Uma pequena-grande antologia de orações da antiga liturgia cristã, traduzidas por José Tolentino Mendonça e Joaquim Félix de Carvalho há duas décadas, intitulava-se O Dom das Lágrimas. Incluía preciosidades como estas: «Deus omnipotente considera favorável estas orações e alaga nossos olhos com rios de lágrimas que apaguem as flamas dos incêndios merecidos [...] digna-te dar em abundância luz da inteligência verdadeira a estes submissos servos lágrimas aos olhos contrição ao coração até que purificados do actual luto e da tristeza espiritual da morte eterna nos afastemos como de uma ruína.» Este Ars Lachrimæ, último disco do instrumentista Enrike Solinís, poderia bem ser a tradução musical de várias dessas orações, no seu tom meditativo, intimista e elegante, que a suavidade e introspecção do alaúde permitem. Com obras de Johann Sebastian Bach, Johann Jakob Froberger e Dietrich Buxtehude, este é um disco perfeito para acompanhar este tempo de sabor penitencial para os cristãos, mas também cheio de capacidade regeneradora. Apaziguador e regenerador, como a arte das lágrimas.
Título: Ars Lachrimæ
Autores: Johann Sebastian Bach, Johann Jakob Froberger e Dietrich Buxtehude
Intérprete: Enrike Solinís
Edição: Alia Vox | vgm@plurimega.com
Numa recente entrevista ao 7Margens, a moçambicana Selma Uamusse recordava que aos 12 anos em Lisboa, para onde emigrara com a família, sentiu que Deus lhe falava e precisava de saber mais sobre ele. Foi encaminhada pela mãe para uma catequista que a «fez ficar completamente apaixonada pelo Novo Testamento». Reviu-se «completamente na vida de Jesus» e pensou: «Quem é este homem inspirador de que ninguém me tinha falado?» É esta paixão que Selma transmite com a sua voz prodigiosa, a lembrar divas africanas (Miriam Makeba, Cesária Évora) ou afro-americanas (Ella Fitzgerald, Aretha Franklin, Billie Holiday, Nina Simone, Josephine Baker...).
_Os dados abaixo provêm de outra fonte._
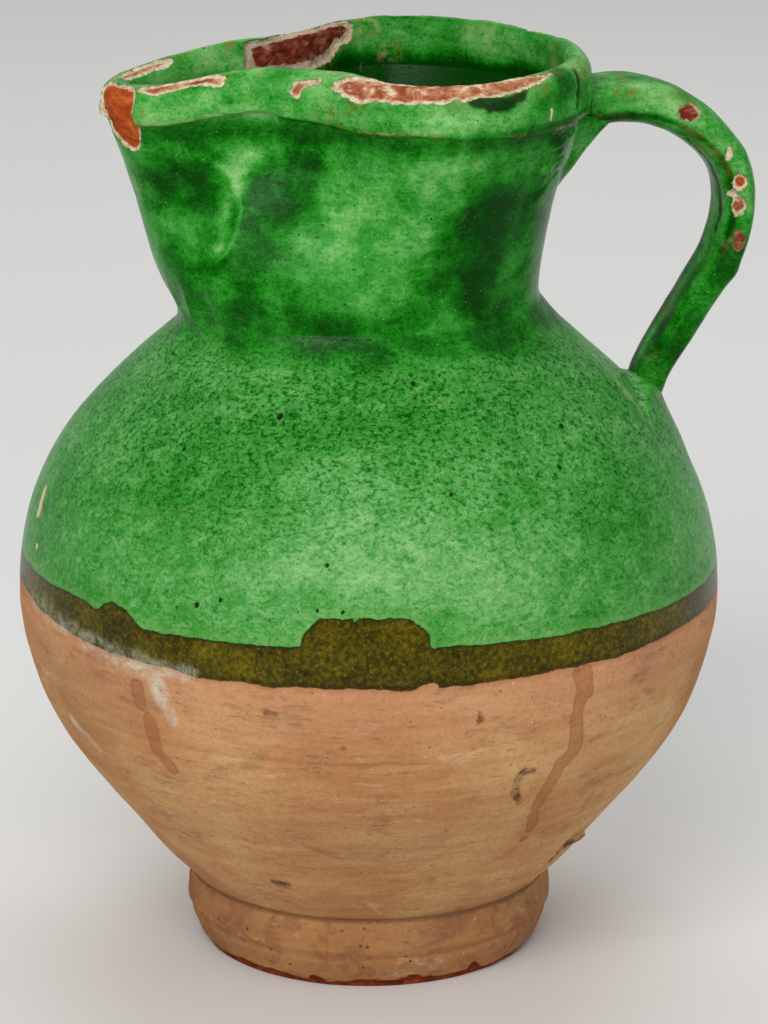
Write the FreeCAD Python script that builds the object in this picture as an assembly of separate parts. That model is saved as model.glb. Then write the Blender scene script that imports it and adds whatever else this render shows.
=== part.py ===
import FreeCAD, Part
import math
import os

# A footed earthenware jug with a pinched spout and a pulled strap handle.
# Millimetres, +Z up. The origin is the centre of the foot's rest face, the
# spout points along -X and the handle along +X.

# Foot
foot_height = 22.6
foot_rest_radius = 51.2
foot_bulge_radius = 54.9
foot_bulge_height = 13.5
foot_seat_radius = 54.0
foot_hollow_radius = 38.5
foot_hollow_seat_radius = 41.0
foot_edge_round = 1.6

# Bowl and dome
belly_radius = 104.2
belly_height = 109.5
glaze_line_height = 115.2
wall = 7.0
base_height = 16.5
floor_height = 26.0
neck_base_height = 192.1
neck_base_radius = 54.4

# Shape of the bowl from seat to widest ring: height share, radius share
bowl_shares = [(0.1, 0.174), (0.24, 0.370), (0.43, 0.628), (0.62, 0.836), (0.82, 0.961)]
# Shape of the dome from widest ring to neck: height share, radius share
dome_shares = [(0.18, 0.021), (0.37, 0.106), (0.555, 0.270), (0.74, 0.523), (0.9, 0.812)]

# Neck
neck_waist_radius = 49.8
neck_waist_rise = 9.0
neck_top_radius = 63.0
neck_height = 64.0
neck_wall = 6.5
neck_flare_power = 1.5
neck_levels = 9
neck_level_power = 1.2

# Pinched mouth and spout: angles in degrees from the spout
spout_reach = 13.8
spout_rise = 9.0
spout_droop = 6.6
spout_droop_power = 3.0
spout_droop_start = 30.0
spout_half_angle = 30.5
spout_root_half_angle = 55.0
pinch_depth = 23.9
pinch_angle = 53.0
pinch_half_angle = 34.0
pinch_start_share = 0.22
bump_power = 3.0
outline_points = 48
outline_sectors = 6

# Rim band
band_height = 14.7
band_step = 1.9
lip_crown = 1.3
lip_roll = 5.2
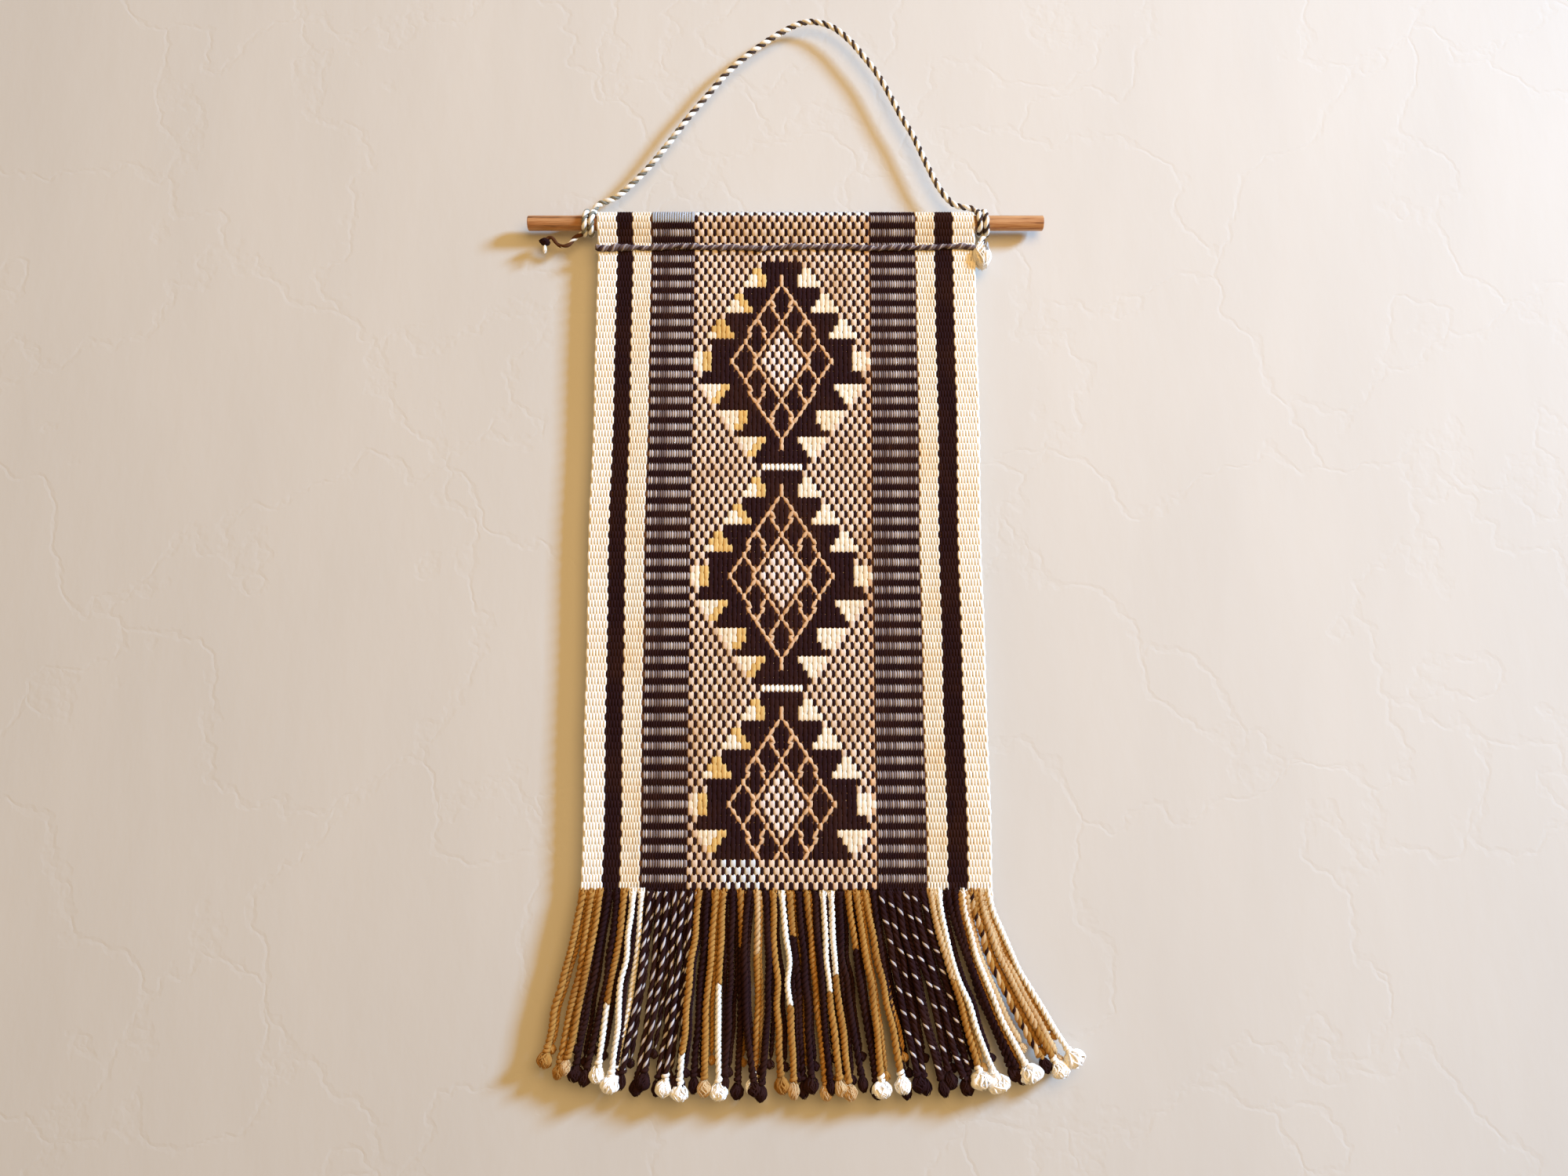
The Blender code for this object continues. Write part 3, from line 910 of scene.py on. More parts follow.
@dataclass
class Tuft:
    """The frayed end of a cord: a soft core with locks of fibre round it.

    Attributes:
        radius: half the tuft's width.
        length: how long it is.
        locks: how many locks of fibre it has.
    """
    radius: float
    length: float
    locks: int

    def add(self, mesh: YarnMesh, top: tuple[float, float, float], heading: tuple[float, float, float],
            tone: int, seed: int) -> None:
        """Add the tuft to a mesh.

        Args:
            mesh: the mesh that takes it.
            top: where the tuft starts.
            heading: the way it points.
            tone: the number of its finish.
            seed: what makes this tuft unlike the others.
        """
        rng = np.random.default_rng(seed)
        down = unit(np.array(heading, float))
        side = unit(np.array([1.0, 0, 0]) - down * down[0])
        front = np.cross(down, side)
        self.core(mesh, np.array(top), (down, side), tone, rng)
        steps = np.linspace(0, 1, len(LOCK_PROFILE))
        for lock in range(self.locks):
            angle = math.tau * lock * GOLDEN_SHARE + rng.uniform(-0.3, 0.3)
            out = side * math.cos(angle) + front * math.sin(angle)
            around = np.cross(down, out)
            start, finish = rng.uniform(0, 0.45), rng.uniform(0.7, 1.02)
            reach = start + (finish - start) * steps
            hug = self.swell(np.clip(reach, 0.04, 0.97)) * rng.uniform(0.84, 1.0)
            size = rng.uniform(0.2, 0.5) * self.radius
            curl = size * np.sin(math.pi * (steps * rng.uniform(0.8, 2.2) + rng.uniform(0, 2)))
            line = np.array(top) + down * (reach * self.length * 0.92)[:, None] + out * hug[:, None]
            line = line + around * curl[:, None]
            thick = self.radius * rng.uniform(0.06, 0.11) * LOCK_PROFILE
            mesh.sweep(line, np.tile(around, (len(steps), 1)), thick * 1.3, thick, 5, tone)

    def swell(self, share: np.ndarray) -> np.ndarray:
        """How far the tuft reaches from its middle, for each share of its length."""
        return np.sin(math.pi * share ** 1.15) ** 0.7 * self.radius

    def core(self, mesh: YarnMesh, top: np.ndarray, axes: tuple[np.ndarray, np.ndarray], tone: int,
             rng: np.random.Generator) -> None:
        """Add the lumpy body that the locks lie on.

        Args:
            mesh: the mesh that takes it.
            top: where the tuft starts.
            axes: the way it points and a side of it.
            tone: the number of its finish.
            rng: the source of its lumps.
        """
        down, side = axes
        rings, corners = 13, 12
        share = np.linspace(0, 1, rings)
        line = top + down * (share * self.length * 0.9)[:, None]
        line = line + side * (np.sin(share * 3 + rng.uniform(0, 6)) * self.radius * 0.2)[:, None]
        angles = np.arange(corners) * math.tau / corners
        lumps = 1 + 0.14 * np.sin(3 * angles + rng.uniform(0, 6) + 5 * share[:, None])
        lumps += 0.12 * np.sin(4 * angles - 8 * share[:, None] + rng.uniform(0, 6))
        body = (self.swell(np.clip(share, 0.02, 0.98)) * 0.95)[:, None] * lumps
        mesh.sweep(line, np.tile(side, (rings, 1)), body, body * 0.9, corners, tone)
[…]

Mas a sua música, o ritmo avassaladoramente enérgico e a força dos poemas têm também uma força tremenda. Neste Liwoningo, tudo isso está presente, a par das mensagens fundamentais: a força do amor e da fé em Deus, a recusa absoluta da guerra, a riqueza da diversidade (inclusive musical). Como em Khanimambo Liwoningo, que dá título ao disco: «Se a tua luz é mais que a luz do Sol/ Se a tua luz é candeia p'ros meus pés/ Se a tua luz me guia e me aquece/ Só quero aqui ficar, contigo estar.» Ou na recusa total do uso das armas em No Guns ou ainda na homenagem à Mama, às mães: «Sabemos tudo o que fizeste e passaste, mamã; vi o que tiveste de sofrer [...] E sempre que saías de casa eu perguntava: Para onde vais, mamã? – Vou encontrar dinheiro para que possamos comer.» Um banquete!